> AVAILABLE DATA:
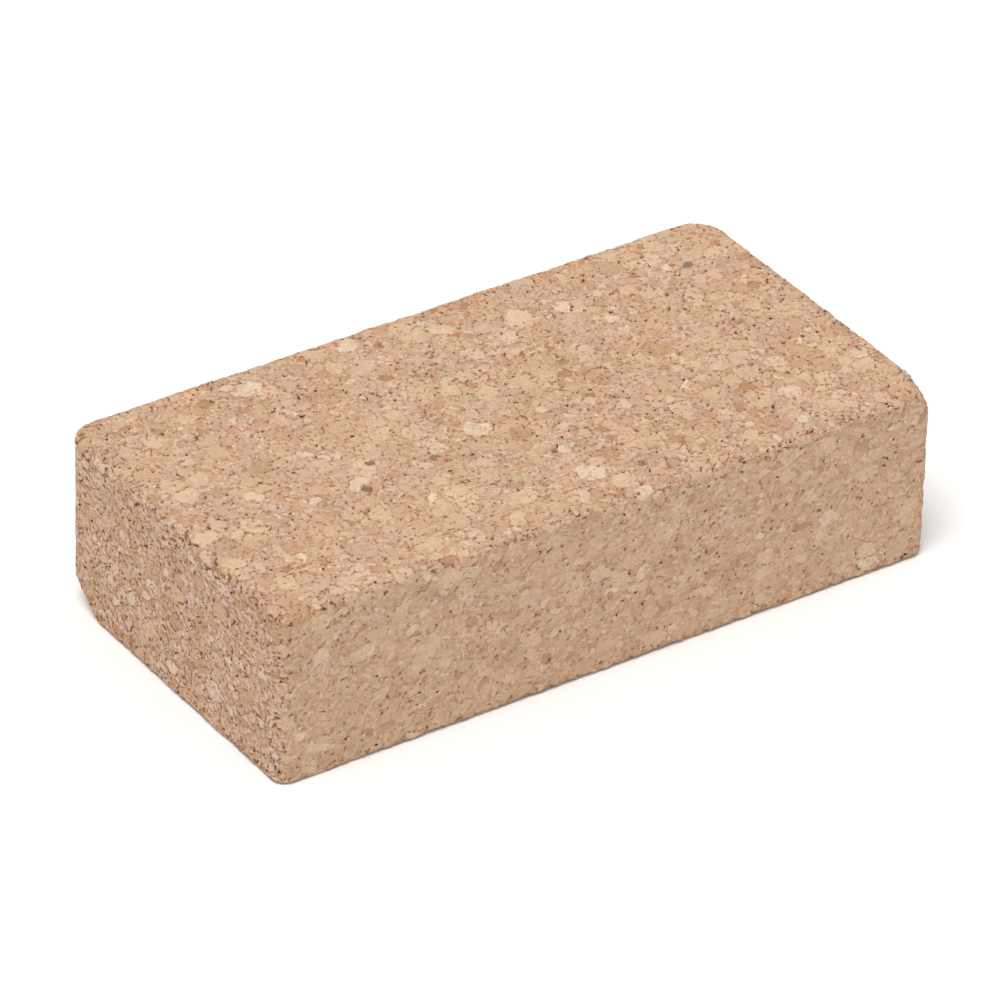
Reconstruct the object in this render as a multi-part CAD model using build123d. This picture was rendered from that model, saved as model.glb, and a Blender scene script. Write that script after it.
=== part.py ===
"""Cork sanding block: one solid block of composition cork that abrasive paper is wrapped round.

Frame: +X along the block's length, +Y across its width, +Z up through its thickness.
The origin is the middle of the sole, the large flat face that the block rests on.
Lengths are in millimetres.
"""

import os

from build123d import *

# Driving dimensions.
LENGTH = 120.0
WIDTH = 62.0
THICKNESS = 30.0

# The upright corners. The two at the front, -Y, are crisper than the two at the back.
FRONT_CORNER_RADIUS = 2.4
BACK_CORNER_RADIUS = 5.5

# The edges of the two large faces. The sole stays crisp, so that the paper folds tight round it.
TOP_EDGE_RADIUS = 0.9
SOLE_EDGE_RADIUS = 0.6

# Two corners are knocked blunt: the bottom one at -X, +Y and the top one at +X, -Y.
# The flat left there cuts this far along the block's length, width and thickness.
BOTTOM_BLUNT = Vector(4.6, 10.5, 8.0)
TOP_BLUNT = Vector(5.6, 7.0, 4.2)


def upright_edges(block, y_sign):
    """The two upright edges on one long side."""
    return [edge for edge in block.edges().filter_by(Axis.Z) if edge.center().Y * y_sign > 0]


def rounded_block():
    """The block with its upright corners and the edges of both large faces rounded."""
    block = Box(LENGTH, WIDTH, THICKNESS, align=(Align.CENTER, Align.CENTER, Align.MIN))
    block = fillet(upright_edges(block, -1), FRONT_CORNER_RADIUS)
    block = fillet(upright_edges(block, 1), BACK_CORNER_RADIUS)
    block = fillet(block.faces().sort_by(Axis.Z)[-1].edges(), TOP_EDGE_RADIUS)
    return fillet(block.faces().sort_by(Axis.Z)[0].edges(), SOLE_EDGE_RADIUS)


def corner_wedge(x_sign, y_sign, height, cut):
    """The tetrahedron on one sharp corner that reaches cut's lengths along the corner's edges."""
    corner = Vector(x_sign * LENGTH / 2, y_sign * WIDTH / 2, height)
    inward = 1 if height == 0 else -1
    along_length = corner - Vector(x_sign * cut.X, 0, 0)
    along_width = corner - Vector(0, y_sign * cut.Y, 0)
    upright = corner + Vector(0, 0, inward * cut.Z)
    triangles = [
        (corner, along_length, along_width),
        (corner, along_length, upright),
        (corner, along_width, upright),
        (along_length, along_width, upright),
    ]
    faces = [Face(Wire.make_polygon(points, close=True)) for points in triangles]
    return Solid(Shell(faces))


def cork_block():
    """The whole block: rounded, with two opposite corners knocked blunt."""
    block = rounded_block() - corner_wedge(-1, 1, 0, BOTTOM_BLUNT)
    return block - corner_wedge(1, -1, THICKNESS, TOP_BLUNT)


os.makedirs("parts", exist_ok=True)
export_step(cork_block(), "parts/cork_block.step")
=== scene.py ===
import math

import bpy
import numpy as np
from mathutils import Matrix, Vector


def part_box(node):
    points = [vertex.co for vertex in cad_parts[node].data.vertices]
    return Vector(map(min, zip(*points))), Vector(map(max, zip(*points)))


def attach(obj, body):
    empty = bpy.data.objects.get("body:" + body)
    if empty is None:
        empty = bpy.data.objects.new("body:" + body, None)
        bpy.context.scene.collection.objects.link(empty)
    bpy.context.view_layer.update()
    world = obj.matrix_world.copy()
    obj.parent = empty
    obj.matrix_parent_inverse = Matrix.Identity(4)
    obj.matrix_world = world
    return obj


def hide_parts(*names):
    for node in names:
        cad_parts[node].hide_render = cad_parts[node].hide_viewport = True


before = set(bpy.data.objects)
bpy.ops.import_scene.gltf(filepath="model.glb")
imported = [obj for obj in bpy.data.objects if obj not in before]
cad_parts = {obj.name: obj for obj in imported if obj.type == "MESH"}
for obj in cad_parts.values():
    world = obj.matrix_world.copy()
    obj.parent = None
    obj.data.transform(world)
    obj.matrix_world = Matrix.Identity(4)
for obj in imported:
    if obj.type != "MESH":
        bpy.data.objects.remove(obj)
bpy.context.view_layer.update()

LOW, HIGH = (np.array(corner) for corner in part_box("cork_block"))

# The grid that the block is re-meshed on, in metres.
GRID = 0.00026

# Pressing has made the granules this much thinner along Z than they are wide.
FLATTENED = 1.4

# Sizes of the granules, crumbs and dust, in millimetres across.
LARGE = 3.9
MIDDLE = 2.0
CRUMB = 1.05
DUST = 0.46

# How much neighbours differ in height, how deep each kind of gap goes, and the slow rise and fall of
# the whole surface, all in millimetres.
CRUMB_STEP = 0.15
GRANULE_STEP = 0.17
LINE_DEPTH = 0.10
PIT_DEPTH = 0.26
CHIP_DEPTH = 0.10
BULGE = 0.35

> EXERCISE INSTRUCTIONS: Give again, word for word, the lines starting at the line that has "corner = Vector(x_sign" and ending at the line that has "in imported if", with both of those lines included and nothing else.

> EXPECTED OUTPUT:
    corner = Vector(x_sign * LENGTH / 2, y_sign * WIDTH / 2, height)
    inward = 1 if height == 0 else -1
    along_length = corner - Vector(x_sign * cut.X, 0, 0)
    along_width = corner - Vector(0, y_sign * cut.Y, 0)
    upright = corner + Vector(0, 0, inward * cut.Z)
    triangles = [
        (corner, along_length, along_width),
        (corner, along_length, upright),
        (corner, along_width, upright),
        (along_length, along_width, upright),
    ]
    faces = [Face(Wire.make_polygon(points, close=True)) for points in triangles]
    return Solid(Shell(faces))


def cork_block():
    """The whole block: rounded, with two opposite corners knocked blunt."""
    block = rounded_block() - corner_wedge(-1, 1, 0, BOTTOM_BLUNT)
    return block - corner_wedge(1, -1, THICKNESS, TOP_BLUNT)


os.makedirs("parts", exist_ok=True)
export_step(cork_block(), "parts/cork_block.step")
=== scene.py ===
import math

import bpy
import numpy as np
from mathutils import Matrix, Vector


def part_box(node):
    points = [vertex.co for vertex in cad_parts[node].data.vertices]
    return Vector(map(min, zip(*points))), Vector(map(max, zip(*points)))


def attach(obj, body):
    empty = bpy.data.objects.get("body:" + body)
    if empty is None:
        empty = bpy.data.objects.new("body:" + body, None)
        bpy.context.scene.collection.objects.link(empty)
    bpy.context.view_layer.update()
    world = obj.matrix_world.copy()
    obj.parent = empty
    obj.matrix_parent_inverse = Matrix.Identity(4)
    obj.matrix_world = world
    return obj


def hide_parts(*names):
    for node in names:
        cad_parts[node].hide_render = cad_parts[node].hide_viewport = True


before = set(bpy.data.objects)
bpy.ops.import_scene.gltf(filepath="model.glb")
imported = [obj for obj in bpy.data.objects if obj not in before]
cad_parts = {obj.name: obj for obj in imported if obj.type == "MESH"}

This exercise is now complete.